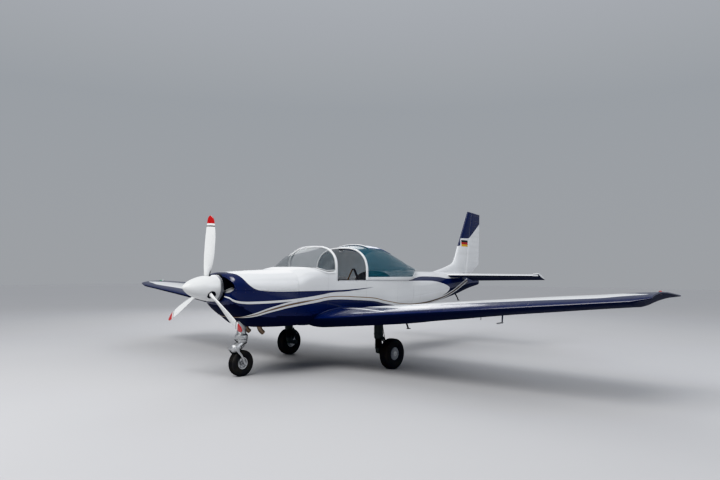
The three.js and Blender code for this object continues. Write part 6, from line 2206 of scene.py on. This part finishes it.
# side linings, sill trims and slide rails
for label, side in SIDES:
    rows = []
    for z in np.linspace(0.80, 1.262, 12):
        pad = 0.004 * (1 if 0.86 < z < 1.22 else 0)
        rows.append([Vector((side * (hull_x(y, z) - SKIN - 0.011 - pad), y, z)) for y in np.linspace(-1.74, -0.06, 40)])
    lining = new_object("l", *grid(rows, around=False), SIDE_CLOTH)
    m = lining.modifiers.new("wall", "SOLIDIFY")
    m.thickness, m.offset = 0.008, 0
    place(recalc(bake(lining)), "airframe")
    lining.name = f"side_lining_{label}"
    ys = np.linspace(-1.462, -0.03, 40)
    path = [Vector((side * (hull_x(y, 1.28) - SKIN - 0.008), y, 1.275)) for y in ys]
    trim = sweep("t", path, [Vector((side, 0, 0))] * 40, [Vector((0, 0, 1))] * 40, pill(0.013, 0.040, 16, 3), BLACK)
    trim.name = f"sill_trim_{label}"
    place(trim, "airframe")
    ys = np.linspace(-1.440, 0.400, 50)
    path = [
        Vector((side * (hull_x(min(y, 0.0), 1.289) - 0.013 - 0.066 * max(0.0, y / 0.4) ** 1.3), y, 1.2957)) for y in ys
    ]
    bar = [
        (-0.0065, -0.0055), (0.0065, -0.0055), (0.0065, 0.0055), (0.003, 0.0055), (0.003, 0.0015), (-0.003, 0.0015),
        (-0.003, 0.0055), (-0.0065, 0.0055),
    ]
    rail = sweep(f"slide_rail_{label}", path, [Vector((1, 0, 0))] * 50, [Vector((0, 0, 1))] * 50, bar, ALUMINIUM)
    place(rail, "airframe", f"canopy_rail_{label}", 25)


# ---------------------------------------------------------------- seats
def stuffed(blank, limit):
    """Padded fabric: the blank remeshed, blown up by a cloth simulation, each point's way capped, then smoothed."""
    quick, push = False, 4.0
    m = blank.modifiers.new("even", "REMESH")
    m.mode, m.voxel_size = "VOXEL", 0.012 if quick else 0.006
    bake(blank)
    if not quick:
        start = np.array([v.co for v in blank.data.vertices])
        cloth_mod = blank.modifiers.new("Cloth", "CLOTH")
        settings = cloth_mod.settings
        settings.quality = 5
        settings.use_pressure = True
        settings.uniform_pressure_force = push
        settings.effector_weights.gravity = 0
        for frame_number in range(1, 21):
            bpy.context.scene.frame_set(frame_number)
        bake(blank)
        bpy.context.scene.frame_set(1)
        end = np.array([v.co for v in blank.data.vertices])
        way = end - start
        way *= np.minimum(1, limit / np.maximum(np.linalg.norm(way, axis=1, keepdims=True), 1e-9))
        blank.data.vertices.foreach_set("co", (start + way).ravel())
    m = blank.modifiers.new("soft", "SMOOTH")
    m.factor, m.iterations = 0.5, 1 if quick else 4
    m = blank.modifiers.new("fine", "SUBSURF")
    m.levels = m.render_levels = 0 if quick else 1
    return bake(blank)


def channel(obj, axis, where, half, depth, facing):
    """A sewn groove across the padding, on the faces that look along facing."""
    facing = Vector(facing).normalized()
    for v in obj.data.vertices:
        d = abs(v.co[axis] - where) / half
        look_at = v.normal.dot(facing)
        if d < 1 and look_at > 0.35:
            v.co -= v.normal * depth * (1 - d * d) ** 2 * min(1, (look_at - 0.35) * 3)
    return obj


def strap(points, width, tree):
    """Flat webbing laid on a surface."""
    lift, thick = 0.0035, 0.0025
    path, ups = [], []
    for p in smooth_path(points):
        hit = tree.find_nearest(p)
        if hit[0] is not None and hit[3] < 0.05:
            path.append(hit[0] + hit[1] * lift)
            ups.append(hit[1])
        else:
            path.append(p)
            ups.append(ups[-1] if ups else Vector((0, 0, 1)))
    for _ in range(3):
        path = [path[0], *[(a + b * 2 + c) / 4 for a, b, c in zip(path, path[1:], path[2:])], path[-1]]
        ups = [ups[0], *[((a + b * 2 + c) / 4).normalized() for a, b, c in zip(ups, ups[1:], ups[2:])], ups[-1]]
    return sweep("b", path, sideways(path, ups), ups, pill(width, thick), WEBBING)


def quilted(pad, axis, where, facing):
    """Two grooves along the pad and one across it, on the face that looks along facing."""
    for x in (-0.065, 0.065):
        channel(pad, 0, x, 0.011, 0.007, facing)
    return channel(pad, axis, where, 0.011, 0.005, facing)


def seat_pads():
    """One seat's cushion and back about x = 0."""
    blank = bevelled(box("s", -0.190, 0.190, -1.162, -0.735, 0.838, 0.886), 0.018, 3)
    bottom = quilted(stuffed(blank, 0.024), 1, -0.80, (0, 0, 1))
    outline = [(-0.783, 0.912), (-0.712, 0.912), (-0.590, 1.262), (-0.650, 1.274)]
    blank = prism("b", outline, 0, -0.188, 0.188, None, 0.018)
    back = quilted(stuffed(blank, 0.024), 2, 1.10, (0, -1, 0.3))
    for pad in (bottom, back):
        pad.data.materials.clear()
        pad.data.materials.append(SEAT_CLOTH)
    return [bottom, back]


def seat_shell():
    parts = [
        bevelled(box("p", -0.198, 0.198, -1.165, -0.735, 0.822, 0.842, BLACK), 0.008, 3),
        bevelled(box("q", -0.150, 0.150, -1.145, -0.745, 0.7605, 0.772, LEG_GREY), 0.003, 2),
    ]
    shell = [(-0.725, 0.842), (-0.664, 0.880), (-0.553, 1.266), (-0.572, 1.270), (-0.690, 0.893), (-0.745, 0.852)]
    parts.append(prism("r", shell, 0, -0.186, 0.186, BLACK, 0.004))
    for s in (-1, 1):
        parts.append(tube(
            "l", [(s * 0.135, -1.10, 0.772), (s * 0.135, -1.09, 0.800), (s * 0.135, -1.075, 0.824)], 0.010, LEG_GREY, 14
        ))
        parts.append(tube(
            "l", [(s * 0.135, -0.80, 0.772), (s * 0.135, -0.80, 0.824)], 0.010, LEG_GREY, 14, smooth=False
        ))
        parts.append(tube(
            "e",
            [
                (s * 0.192, -0.735, 0.850), (s * 0.192, -0.650, 1.000), (s * 0.192, -0.580, 1.235),
                (s * 0.150, -0.566, 1.272), (0, -0.563, 1.277),
            ],
            0.0085, LEG_GREY, 14,
        ))
    return parts


pads = joined("pads", seat_pads())
shell_parts = joined("shell", seat_shell())
tree = surface_of(pads)
LAP_BELT = [(0.196, -0.790, 0.870), (0.185, -0.800, 0.915), (0.12, -0.870, 0.935), (0.03, -0.930, 0.935)]
SHOULDER_BELT = [
    (0.075, -0.600, 1.292), (0.075, -0.665, 1.275), (0.072, -0.700, 1.15), (0.060, -0.750, 1.02),
    (0.045, -0.800, 0.94), (0.030, -0.900, 0.935),
]
belts = [strap([(s * x, y, z) for x, y, z in LAP_BELT], 0.046, tree) for s in (-1, 1)]
belts += [strap([(s * x, y, z) for x, y, z in SHOULDER_BELT], 0.044, tree) for s in (1, -1)]
hit = tree.find_nearest(Vector((0, -0.935, 0.93)))
buckle_at = hit[0] + hit[1] * 0.009
belts.append(slab("k", buckle_at, (1, 0, 0), (0, 1, 0), (0.072, 0.056, 0.014), CHROME, 0.004))
belts.append(lathe(
    "k", [(0.0, 0), (0.0, 0.018), (0.004, 0.017), (0.005, 0)], buckle_at + Vector((0, 0, 0.006)), (0, 0, 1), KNOB_RED,
    24,
))
belts = joined("belts", belts)
for label, side in SIDES:
    shift = Matrix.Translation((side * SEAT_X, 0, 0))
    for source, name, slot_name in (
        (pads, "seat_padding", "seat_fabric"), (shell_parts, "seat_frame", "bare_steel"),
        (belts, "seat_belts", "seat_fabric"),
    ):
        copy = moved(linked(f"{name}_{label}", source.data.copy()), shift)
        place(copy, "airframe", f"seat_{label}" if source is pads else (), 50)
for source in (pads, shell_parts, belts):
    bpy.data.meshes.remove(source.data)

# shoulder harness guide between the seats: two straps up to a bracket on the centre line
parts = []
for width, mat, foot_x, mid_x, top_x in (
    (0.045, WEBBING, 0.300, 0.152, 0.034), (0.024, STRAP_BROWN, -0.262, -0.116, -0.002),
):
    high_x = (mid_x + top_x) / 2
    route = [(foot_x, -0.583, 1.120), (mid_x, -0.552, 1.278), (high_x, -0.545, 1.378), (top_x, -0.540, 1.476)]
    path = smooth_path(route, 6)
    ups = [Vector((0, 1, 0.1)).normalized()] * len(path)
    parts.append(sweep("s", path, sideways(path, ups), ups, pill(width, 0.008), mat))
parts.append(slab("t", (0.016, -0.540, 1.478), (1, 0, 0), (0, 0, 1), (0.062, 0.016, 0.014), BLACK, 0.004))
place(joined("harness_guide", parts), "airframe", (), 40)


# ---------------------------------------------------------------- stage, light and camera
def stage_floor():
    look = Look("floor", (0.46, 0.46, 0.46), 0.85)
    look.put("Base Color", look.tone((0.46, 0.46, 0.47), look.noise(0.6, 3), 0.98, 1.02))
    size = 60
    obj = new_object(
        "floor", [(-size, -size, 0), (size, -size, 0), (size, size, 0), (-size, size, 0)], [(0, 1, 2, 3)], look.mat
    )


def area_light(name, at, to, size, power_w, color=(1, 1, 1)):
    data = bpy.data.lights.new(name, "AREA")
    data.shape, data.size, data.energy, data.color = "DISK", size, power_w, color
    obj = linked(name, data)
    obj.location = at
    obj.rotation_euler = (Vector(to) - Vector(at)).to_track_quat("-Z", "Y").to_euler()


stage_floor()
area_light("key", (0.5, -10.0, 9.0), (0.3, -1.0, 0.9), 8.0, 900, (1.0, 0.985, 0.96))
area_light("fill", (11.0, 2.5, 6.0), (0, 0, 1.0), 8.0, 330, (0.95, 0.97, 1.0))
area_light("back", (-8.0, 7.0, 7.5), (0, 0.5, 1.0), 8.0, 420)
sun = bpy.data.lights.new("sky", "SUN")
sun.energy, sun.angle = 0.9, math.radians(28)
sky = linked("sky", sun)
sky.rotation_euler = (-Vector((0.15, -0.55, 0.82))).to_track_quat("-Z", "Y").to_euler()


def studio_world():
    """A pale room: even at the horizon, brighter overhead."""
    world = bpy.data.worlds.new("studio")
    world.use_nodes = True
    nodes, links = world.node_tree.nodes, world.node_tree.links
    coordinates = nodes.new("ShaderNodeTexCoord")
    parts = nodes.new("ShaderNodeSeparateXYZ")
    links.new(coordinates.outputs["Generated"], parts.inputs[0])
    ramp = nodes.new("ShaderNodeValToRGB")
    ramp.color_ramp.elements[0].position, ramp.color_ramp.elements[0].color = 0.0, (0.52, 0.54, 0.57, 1)
    ramp.color_ramp.elements[1].position, ramp.color_ramp.elements[1].color = 1.0, (0.92, 0.95, 1.0, 1)
    middle = ramp.color_ramp.elements.new(0.28)
    middle.color = (0.50, 0.53, 0.57, 1)
    links.new(parts.outputs[2], ramp.inputs[0])
    links.new(ramp.outputs[0], nodes["Background"].inputs["Color"])
    nodes["Background"].inputs["Strength"].default_value = 0.72
    bpy.context.scene.world = world


studio_world()
bpy.context.scene.view_settings.view_transform = "Khronos PBR Neutral"
bpy.context.scene.view_settings.look = "None"
bpy.context.scene.view_settings.exposure = 0.0

EYE = Vector((6.386, -7.746, 1.391))
RIGHT = Vector((0.75687, 0.65353, 0.00659))
AHEAD = Vector((-0.65268, 0.75528, 0.05965))
camera_data = bpy.data.cameras.new("camera")
camera_data.sensor_width = 36.0
camera_data.lens = 28.69
camera_data.clip_end = 200
camera = linked("camera", camera_data)
down = AHEAD.cross(RIGHT).normalized()
right = down.cross(AHEAD).normalized()
camera.matrix_world = Matrix.Translation(EYE) @ Matrix((right, -down, -AHEAD)).transposed().to_4x4()
bpy.context.scene.camera = camera

bpy.context.view_layer.update()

________

* Stated problem
Using the listing above, list every line in which the string "scene" occurs.

* Reply to the task
The three.js and Blender code for this object continues. Write part 6, from line 2206 of scene.py on. This part finishes it.
            bpy.context.scene.frame_set(frame_number)
        bpy.context.scene.frame_set(1)
    bpy.context.scene.world = world
bpy.context.scene.view_settings.view_transform = "Khronos PBR Neutral"
bpy.context.scene.view_settings.look = "None"
bpy.context.scene.view_settings.exposure = 0.0
bpy.context.scene.camera = camera